Il mercato italiano dell’auto continua a soffrire, e parecchio. A giugno si sono perse altre 40 mila immatricolazioni, per un totale di 132.457: tradotto in percentuale, poco più del 23% in meno rispetto allo stesso mese dello scorso anno. Che sarebbe stato anche un -30%, se non ci fosse stato un giorno in più di lavoro e se non si fosse ricorso a massicce dosi di km zero dell’ultima ora.

L’emorragia, dunque, non si ferma. E al giro di boa dei primi sei mesi dell’anno, complice la pandemia di Covid-19 e relativo lockdown, i conti evidenziano un tremendo -46%: solo 583.960 vetture, contro le 1.083.184 del 2019.

All’appello manca dunque mezzo milione di auto, che giacciono invendute nei piazzali. E che per Federauto (la federazione dei concessionari italiani) significano “40 mila posti di lavoro a rischio”, se il trend non cambierà da qui alla fine dell’anno.

Fatto tutt’altro che scontato, visto che secondo un sondaggio del Centro Studi Promotor il 70% dei concessionari del nostro Paese lamenta un basso livello di ordinativi, mentre un altro 62% denuncia una scarsa affluenza di potenziali clienti all’interno degli showroom.

Come invertire la tendenza? Secondo l’Unrae, l’associazione dei costruttori esteri che operano in Italia, c’è bisogno dell’intervento dello Stato, che oltre a ibride ed elettriche dovrebbe incentivare anche gli Euro 6 di ultima generazione, ma che tuttavia secondo il presidente Michele Crisci finora si è distinto solo per un “silenzio assordante, mentre Germania, Spagna e Francia hanno già approvato piani di sostegno”. Grazie ai quali, ad esempio, il mercato francese di giugno è già tornato in attivo.

“La ripartenza delle attività economiche”, prosegue Crisci, “non basta a riavviare la domanda di autovetture da parte di famiglie e imprese. Proiettando il dato di giugno sul secondo semestre, il mercato perderebbe altre 200.000 immatricolazioni, che, insieme al mezzo milione perso nei primi sei mesi, si tradurrebbero in un crollo della domanda di autovetture nel 2020 a 1.200.000 unità“.

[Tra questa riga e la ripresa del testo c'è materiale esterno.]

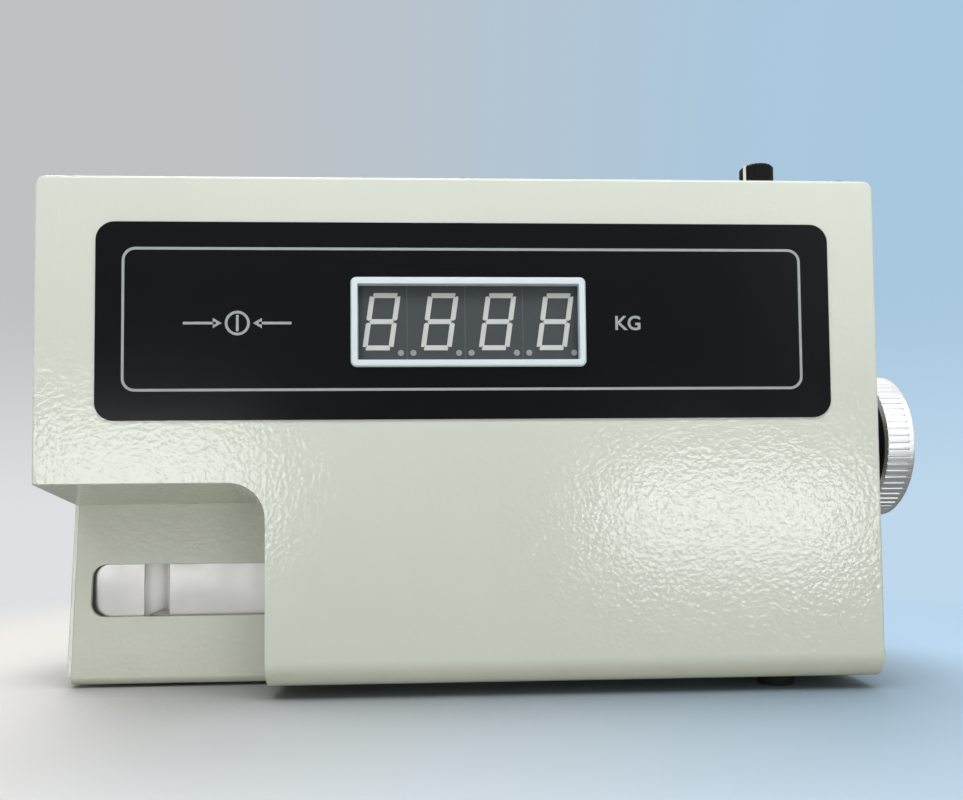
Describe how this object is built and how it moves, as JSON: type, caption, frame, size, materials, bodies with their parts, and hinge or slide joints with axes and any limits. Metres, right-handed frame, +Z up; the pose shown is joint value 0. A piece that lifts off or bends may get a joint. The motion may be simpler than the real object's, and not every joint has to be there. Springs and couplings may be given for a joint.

Un numero, quest’ultimo, che fa paura. Perché come detto minerebbe alla base l’occupazione di un settore che vale l’11% del PIL del nostro Paese, e che frutta all’Erario diversi miliardi ogni anno: questo semestre dimezzato, ad esempio, ha tolto alle casse dello Stato circa due miliardi di euro di sola IVA, a fronte di un fatturato calato complessivamente di 9 miliardi.